Automatic Allocation of Interviewer Work Using Operations Research Approach
Population Survey Operations maintain a workforce of field interviewers to approach Australian householders to conduct surveys. Each month, PSO allocate each interviewer a "workload" of household locations for personal and/or telephone interviews. Household surveys can either be regular (Monthly Population Survey MPS) or irregular one-off and lasting for one or several months (Special Social Surveys SSS).
Interviewer workload allocation is subject to hard restrictions such as number of available interviewers, dates when interviewers are available for duty, geographical location of interviewers and workloads, training for particular surveys, and the horizon period within which a survey collection must occur, and soft restrictions such as giving an interviewer a sufficiently large workload to make it worth their while. Currently, a laborious and manual one-by-one allocation process is employed by well-practiced PSO staff. After the first cut allocation is set, there is also a reallocation task to be performed regularly when a condition changes (eg an interviewer drops out), as well as to allocate follow-up visits for non-respondents, until the collection period is finished. Some agencies such as Statistics Netherlands employ computer tools to aid officers doing manual allocation (e.g. the Address X Interviewer System - AXIS).
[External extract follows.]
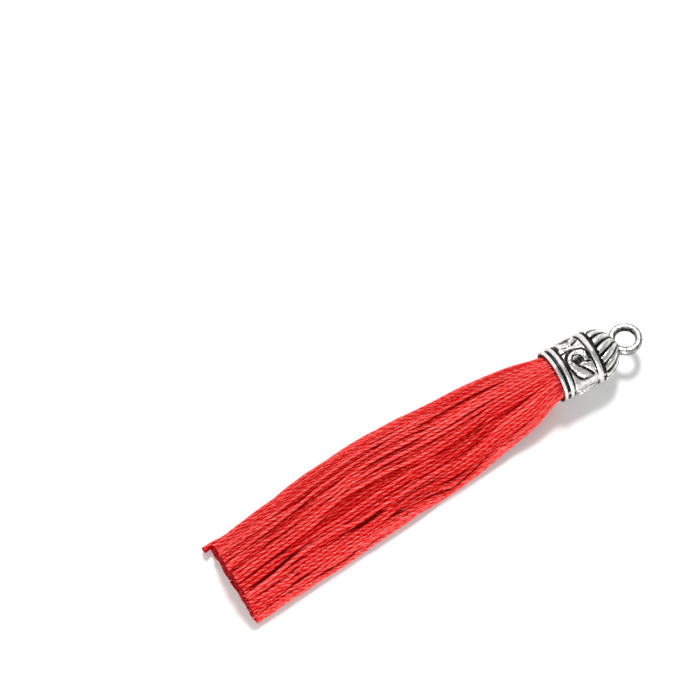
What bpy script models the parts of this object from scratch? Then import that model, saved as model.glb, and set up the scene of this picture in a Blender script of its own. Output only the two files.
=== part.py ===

Operations Research and Process Improvement (ORPI), in partnership with Population Survey Operations, have developed a prototype Automatic Workload Allocation Tool (AWAT). Olena Gavriliouk (CSIRO) took an integer programming approach to minimise cost (distance travelled). Olena modelled the workload allocation procedure as a generalised assignment problem (GAP) with capacity constraints. AWAT currently contains three modules ("First Cut" FCWAP, "Reallocation" WRAP, and "Combined" WAM) which can be used for different types of workload allocation performed by PSO. Olena implemented AWAT in C++ and employs a commercial optimizer Gurobi to find (near)-optimal workload allocations.
The AWAT has been tested on selected SSSs, with the resulting allocations being at least as cost-effective as manual allocations. The AWAT runs in seconds, or up to minutes for the highest-dimension cases involving the most interviewers and household locations. Manual allocations for surveys with smaller samples are already near-optimal, and so the major advantage of using AWAT is for speed. However, for larger surveys which are more complex to allocate efficiently, AWAT saves on the order of several thousand kilometres in aggregate distance travelled for "First Cut" allocations.
AWAT field trials will continue to test out additional features, such as indicating which interviewers to train for which survey, and test out complex situations where multiple different surveys are running concurrently. The field trials will establish impacts on business processes and uncover hidden benefits or costs, with a view to an automated workload allocation future.